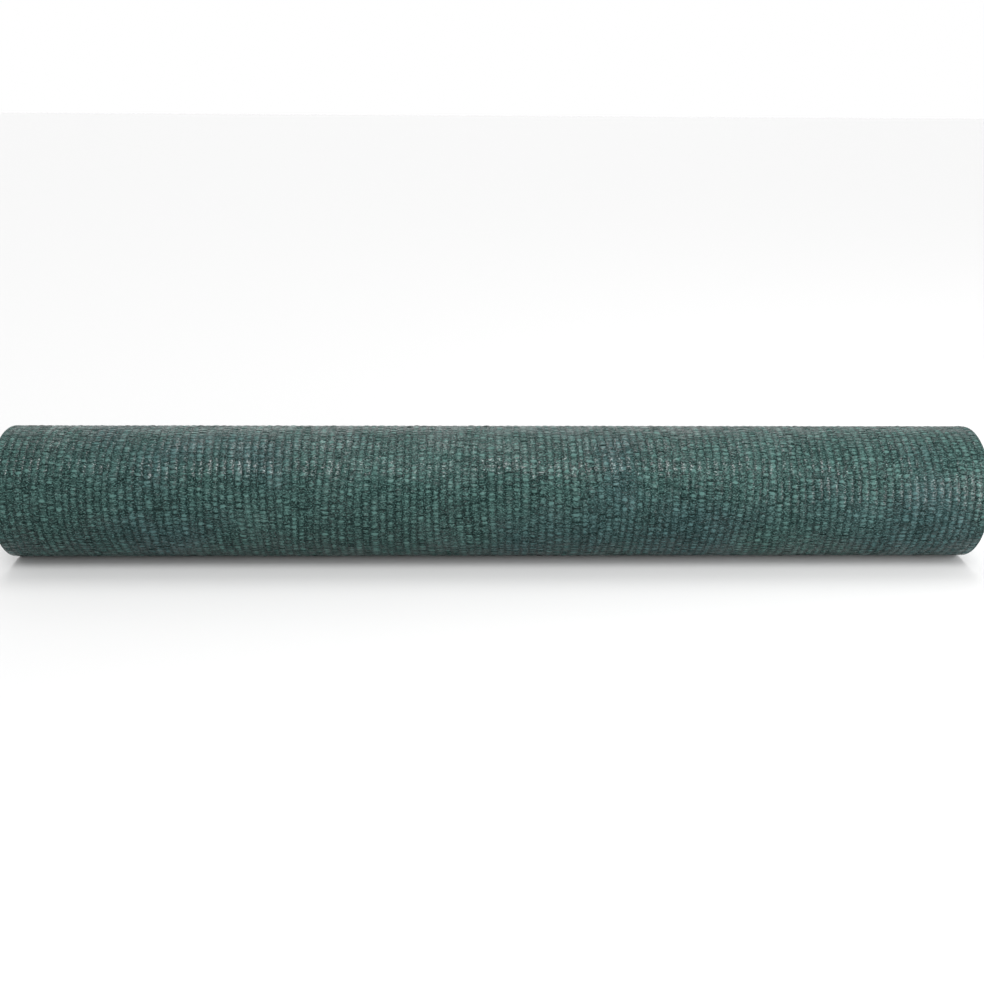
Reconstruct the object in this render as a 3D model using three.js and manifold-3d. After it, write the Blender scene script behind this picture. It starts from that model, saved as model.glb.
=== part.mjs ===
// A roll of knitted privacy netting, lying on its side on a flat surface.
// Millimetres, X along the roll, +Z up. The origin is on that surface, under the middle of the roll.
import * as THREE from "three";
import { mergeVertices } from "three/addons/utils/BufferGeometryUtils.js";
import Module from "manifold-3d";

// The netting, as it is cut, and how tightly it is wound
const nettingWidth = 1000;
const nettingLength = 10000;
const turnPitch = 1.52; // one turn of netting with the air that it traps
const rollRadius = 70; // at the free edge, where the last turn ends
const freeEdgeAngle = THREE.MathUtils.degToRad(-30); // from +Y towards +Z: low on the back
const restingWidth = 30; // how much of the roll lies flat
const outlineSteps = 96;

// The main turns that stand apart at the ends, each of several fine turns
const fineTurnsInMainTurn = 5;
const groove = { width: 2.4, depth: 3, chord: 5.5 };

// The eye at each end. There is no core: the first turns close up further in.
const eye = { flattening: 0.72, lean: THREE.MathUtils.degToRad(25), depth: 30, steps: 28 };

const fullTurn = 2 * Math.PI;
const clearOfFace = 1; // how far a cutter starts outside the end that it cuts
const samePoint = 1e-4; // corners nearer than this are one corner
const netting = new THREE.MeshStandardMaterial({
  name: "netting",
  color: 0x4b625f,
  roughness: 0.62,
  metalness: 0,
});

// The length of a spiral is its area divided by its pitch, which leaves this much for the eye
const eyeRadius = Math.sqrt(rollRadius ** 2 - (nettingLength * turnPitch) / Math.PI);

// How much of the last turn, as a share, lies between the free edge and an angle
function shareOfTurn(angle) {
  return THREE.MathUtils.euclideanModulo(angle - freeEdgeAngle, fullTurn) / fullTurn;
}

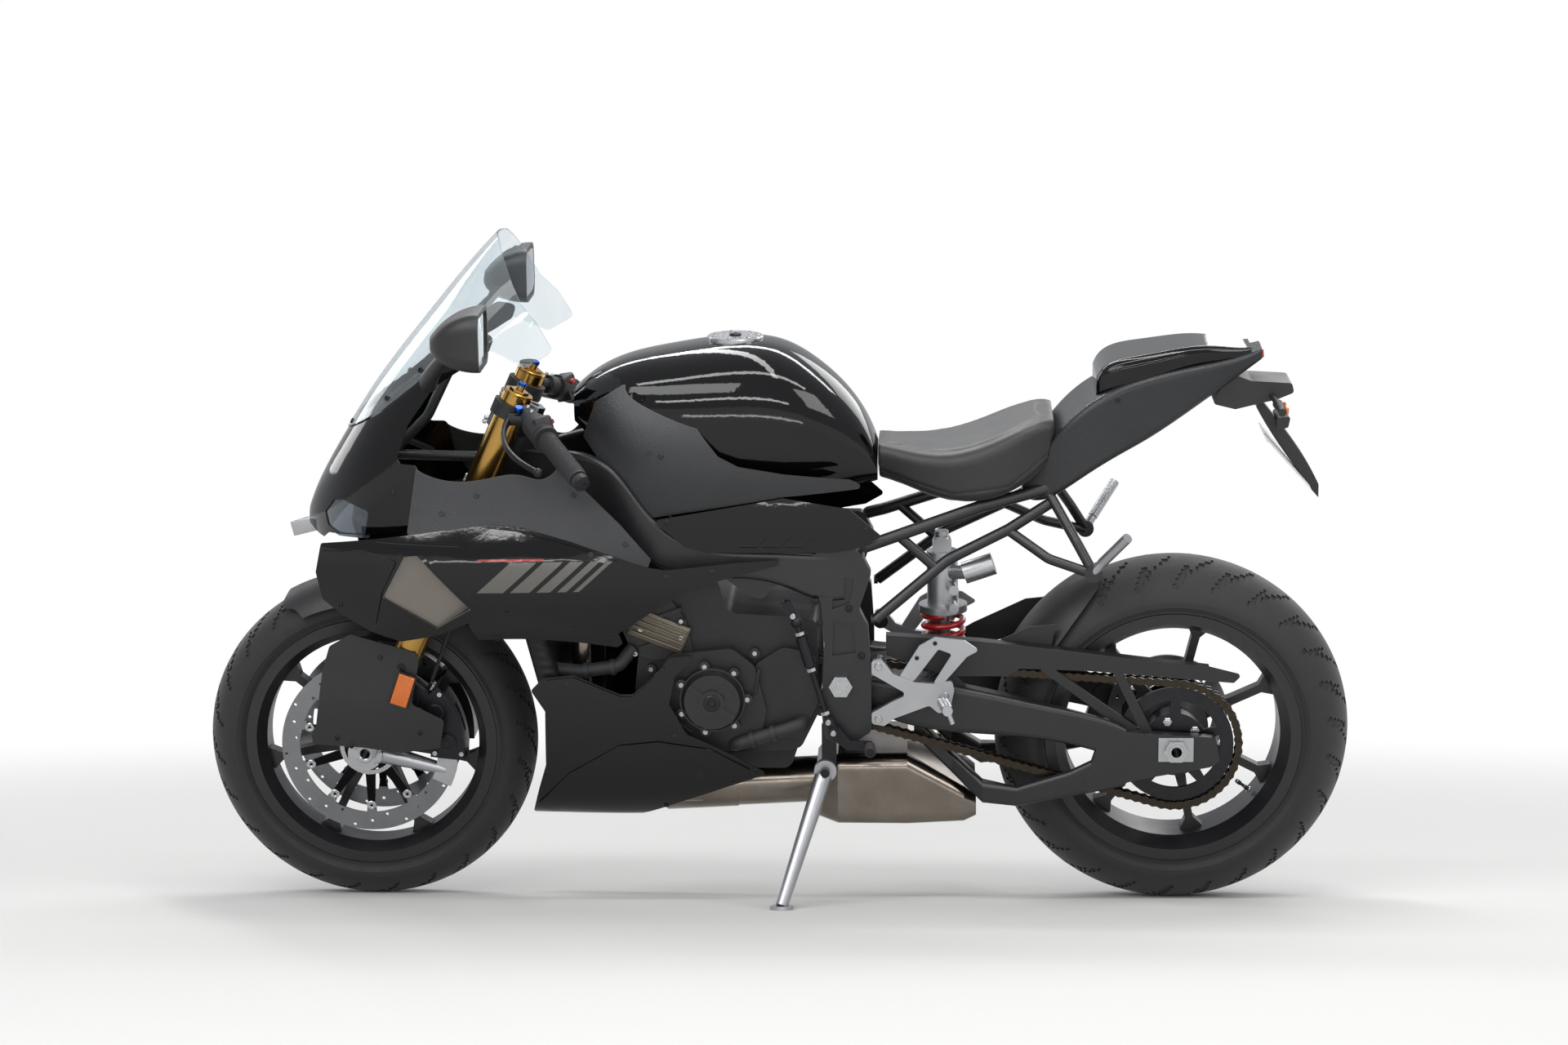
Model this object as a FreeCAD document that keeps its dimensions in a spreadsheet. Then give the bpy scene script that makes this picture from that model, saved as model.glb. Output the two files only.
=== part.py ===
"""A faired sport motorcycle, modelled upright and then leaned onto its side stand.

The bike's own frame has X to the rear, Y to the rider's right and Z up from the ground. Its zero
lies between the wheels, at a fixed distance behind the front axle. Every piece is made there, and
the last step leans them all. Sizes are millimetres and degrees and live on one sheet.
"""
import FreeCAD, Part
import math
import os
import Sketcher
from FreeCAD import Placement, Rotation, Vector

DOC = FreeCAD.newDocument("sport_bike")
SHEET = DOC.addObject("Spreadsheet::Sheet", "Sizes")
ALONG = Vector(1, 0, 0)
ACROSS = Vector(0, 1, 0)
UP = Vector(0, 0, 1)
CENTRE = Vector(0, 0, 0)
LEFT, RIGHT = -1, 1
SIDES = (("left", LEFT), ("right", RIGHT))
FULL_TURN = 360
PARTS = {}
ROWS = {}


class Measure(float):
    """A number that remembers the formula on the sheet that gives it."""

    def __new__(cls, value, formula):
        made = super().__new__(cls, value)
        made.formula = formula
        return made

    def __add__(self, other):
        return combine(self, "+", other, float(self) + float(other))

    def __radd__(self, other):
        return combine(other, "+", self, float(other) + float(self))

    def __sub__(self, other):
        return combine(self, "-", other, float(self) - float(other))

    def __rsub__(self, other):
        return combine(other, "-", self, float(other) - float(self))

    def __mul__(self, other):
        return combine(self, "*", other, float(self) * float(other))

    def __rmul__(self, other):
        return combine(other, "*", self, float(other) * float(self))

    def __truediv__(self, other):
        return combine(self, "/", other, float(self) / float(other))

    def __neg__(self):
        return Measure(-float(self), "(-" + self.formula + ")")


def formula_of(number):
    """The sheet formula of a number, or its digits when it has none."""
    return number.formula if isinstance(number, Measure) else "(%.9g)" % number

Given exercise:
Repeat exactly, and only, the lines from the one containing "Model this object" through the one containing "its side stand.", both included.

Task result:
Model this object as a FreeCAD document that keeps its dimensions in a spreadsheet. Then give the bpy scene script that makes this picture from that model, saved as model.glb. Output the two files only.
=== part.py ===
"""A faired sport motorcycle, modelled upright and then leaned onto its side stand.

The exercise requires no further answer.